JHOP - June 2013 VOL 3, NO 2 - From the Literature
Robert J. Ignoffo, PharmD, FASHP, FCSHP, FHOPA
Clinical Professor Emeritus
University of California, San Francisco
Professor of Pharmacy
College of Pharmacy, Touro University–California
Mare Island, Vallejo, CA

Background: The neoadjuvant treatment of breast cancer usually involves cytotoxic chemotherapy, not hormonal therapy. This study is one of the first to look at hormonal therapy as a neoadjuvant strategy in this setting. HER2-positive breast cancer accounts for 20% to 25% of all breast cancers. HER2 breast cancer is characterized by rapid cellular proliferation with frequent metastases. Of patients with overexpressed HER2, 50% are also estrogen receptor (ER)-positive. The HER2 receptor is an ideal target for monoclonal antibody therapy. Trastuzumab is an effective inhibitor of HER2 but is a weak inhibitor of HER2 heterodimers with HER1 and HER3, which lead to the downstream inhibition of the PI3K/PTEN pathway. Drug resistance is associated with PTEN loss or with PI3K mutations. Lapatinib is a dual kinase inhibitor of HER1 and HER2 and therefore inhibits the HER receptors more completely than trastuzumab alone. Preclinical and clinical studies have shown that the dual targeting of HER1 and HER2 is more effective for eradicating tumors than either agent alone.

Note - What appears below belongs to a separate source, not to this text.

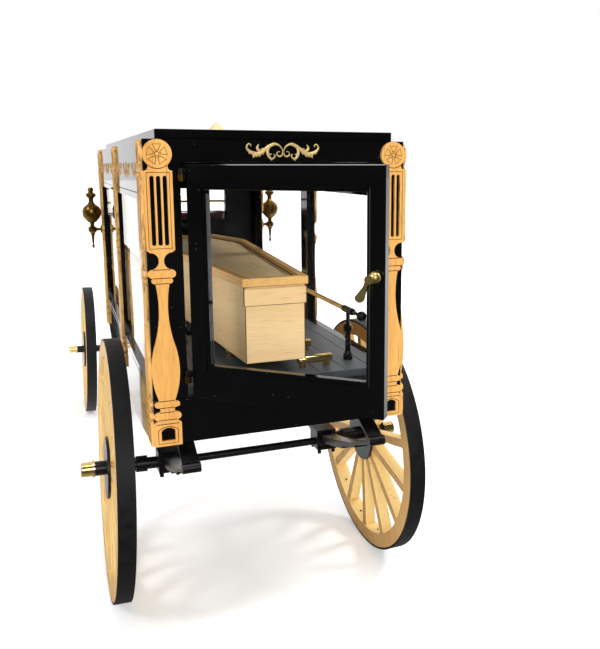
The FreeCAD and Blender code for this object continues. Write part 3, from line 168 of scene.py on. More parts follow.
world = bpy.data.worlds.new("studio")
bpy.context.scene.world = world
world.use_nodes = True
sky = world.node_tree
surround = sky.nodes["Background"]
surround.inputs["Color"].default_value = (1.0, 1.0, 1.0, 1.0)
rays = sky.nodes.new("ShaderNodeLightPath").outputs
heading = sky.nodes.new("ShaderNodeTexCoord").outputs["Generated"]
ahead = add_node(sky, "ShaderNodeSeparateXYZ", i0=heading).outputs["Y"]
direct = figure(sky, "MAXIMUM", rays["Is Camera Ray"], rays["Is Transmission Ray"])
mirrored = figure(sky, "MULTIPLY", rays["Is Glossy Ray"],
                  spread(sky, ahead, -0.3, 0.3, 0.06, 1.0))
others = figure(sky, "SUBTRACT", 1.0, figure(sky, "MAXIMUM", direct, rays["Is Glossy Ray"]))
soft_fill = 0.55
sky.links.new(figure(sky, "ADD", figure(sky, "MAXIMUM", direct, mirrored),
                     figure(sky, "MULTIPLY", others, soft_fill)), surround.inputs["Strength"])


def lamp(name, at, aim, wide, power):
    """A square soft lamp: its side in metres, its power in watts."""
    light = bpy.data.lights.new(name, "AREA")
    light.size = wide
    light.energy = power
    holder = put(name, light)
    holder.location = at
    holder.rotation_euler = (Vector(aim) - Vector(at)).to_track_quat("-Z", "Y").to_euler()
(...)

Methods: This phase 2 study was conducted under the auspices of the Translational Breast Cancer Research Consortium and included 66 patients with stage II or III HER2-positive breast cancer. The patients were stratified by ER status, and the study was designed to detect an increase in the pathologic response from 10% to 35% in each stratum. Approximately 54% of the patients were either black or Hispanic. The median tumor size was 6 cm; 62% of the patients had tumors that were >5 cm. All patients received oral lapatinib 1000 mg daily and trastuzumab in a 4-mg/kg loading dose, followed by 2 mg/kg weekly for 12 weeks. In addition, all ER-positive patients received oral letrozole 2.5 mg daily (with a luteinizing hormone–releasing hormone antagonist for premenopausal status). The end points were the rate of pathologic complete response, the rate of pathologic response, and residual disease of <1 cm.

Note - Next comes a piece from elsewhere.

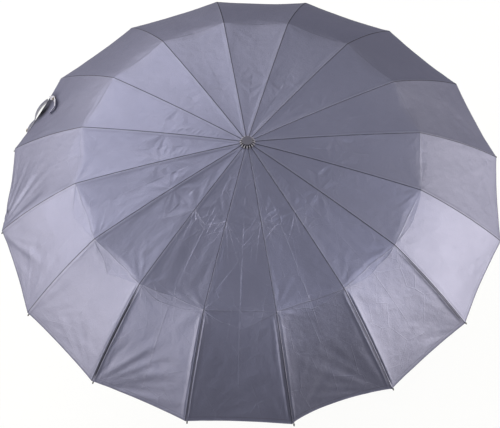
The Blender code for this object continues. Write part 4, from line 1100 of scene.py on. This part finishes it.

Results: Between June 2008 and November 2010, 65 women were evaluable for safety and 64 were evaluable for efficacy. The patients received treatment at 5 sites (Baylor College of Medicine, Vanderbilt University, University of Alabama in Birmingham, University of Chicago, and Mayo Clinic). The overall pathologic response rate was 49%; the rate for the ER-positive group was 54%, and the rate for the ER-negative group was 40%. The overall complete pathologic rate (defined as complete eradication with no residual disease in the breast or axilla) was 22% (18% in ER-positive patients and 28% in ER-negative patients). Overall, 89% of patients proceeded to surgery. The treatment was generally well tolerated, with only 6% of patients discontinuing therapy. The most common adverse effects were diarrhea (grade 1 or 2, 63%; grade 3 or 4, 3%), rash (grade 1 or 2, 55%; grade 3 or 4, 1%), fatigue, nausea, and elevated liver function tests.

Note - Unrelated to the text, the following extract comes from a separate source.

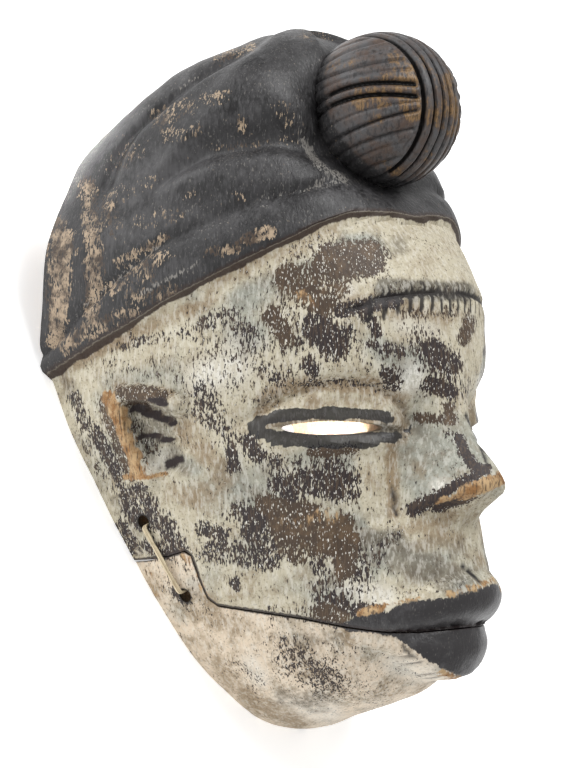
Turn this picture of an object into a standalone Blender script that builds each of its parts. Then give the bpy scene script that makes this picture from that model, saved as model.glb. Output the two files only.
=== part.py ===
"""Carved wooden mask with a moving jaw, laid face up on the edge of its hollow side.

The mask is modelled upright in its own frame: X to the side, Y up, Z forward, with the
origin midway between the two temple corners of the rim. An empty then tips it back so
that the lower rim lies flat on the ground.
"""
import math

import bmesh
import bpy
import numpy as np
from mathutils import Matrix, Vector

# Driving sizes, in metres
MASK_HEIGHT = 0.239
WALL = 0.009
SEAM_GAP = 0.0005
HOLE_DIAMETER = 0.0046
TIE_WIDTH = 0.0022
TIE_THICKNESS = 0.0008
TIE_CLEARANCE = 0.0005
JAW_INSET = 0.0005
EYE_SLIT_LENGTH = 0.033
EYE_SLIT_HEIGHT = 0.0043

# Angles in degrees
RIM_ANGLE = 25.0
CROWN_RIM_SLOPE = 0.09

# The carving is a free form, so its proportions are shares of the height: a table value
# of 1 is one 239th of it, which is a millimetre on this mask.
SHARES = 239.0
UNIT = MASK_HEIGHT / SHARES
TOP, BOTTOM = 114.5, -124.5
MIDDLE, REACH = (TOP + BOTTOM) / 2, (TOP - BOTTOM) / 2
SQUARENESS = 2.1

# Level, half width, front, centre of the section, depth behind the centre
HEAD = [
    (114.5, 0, 60, 57, 40), (108.5, 27, 80, 56, 40), (98, 44, 91, 52, 44),
    (80, 57, 97.5, 40, 52), (60, 65, 104, 30, 75), (41, 70, 112, 24, 90),
    (20, 70, 119.5, 22, 95), (0, 68.5, 122.5, 22, 95), (-20, 66, 119, 24, 95),
    (-40, 61.8, 117, 27, 95), (-60, 57.2, 118, 34, 95), (-80, 51.2, 119.5, 44, 95),
    (-100, 42, 112, 56, 95), (-111, 32.5, 101, 62, 95), (-117, 25.5, 85, 62, 90),
    (-121.5, 17.5, 72, 62, 80), (-124.5, 0, 62, 60, 60),
]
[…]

Takeaway: These results are significant and show that a nonchemotherapy neoadjuvant targeted hormonal therapy can produce complete remission in a moderately high number of patients with large primary tumors. Although this study is limited by its single-arm, phase 2 design, it reports a highest pathologic response to targeted hormonal therapy without systemic chemotherapy, showing that some patients may be spared the cost and toxicity of chemotherapy. Further study is needed to determine a subset of patients who may benefit from nonchemotherapy targeted hormonal therapy. Other neoadjuvant regimens that used hormonal therapies with chemotherapy showed an even higher pathologic response. A larger phase 3 study is needed to compare an all-hormonal targeted regimen with a hormonal regimen combined with chemotherapy.

Rimawi MF, Mayer IA, Forero A, et al. Multicenter phase II study of neoadjuvant lapatinib and trastuzumab with hormonal therapy and without chemotherapy in patients with human epidermal growth factor receptor 2-overexpressing breast cancer: TBCRC 006. J Clin Oncol. 2013;31:1726-1731.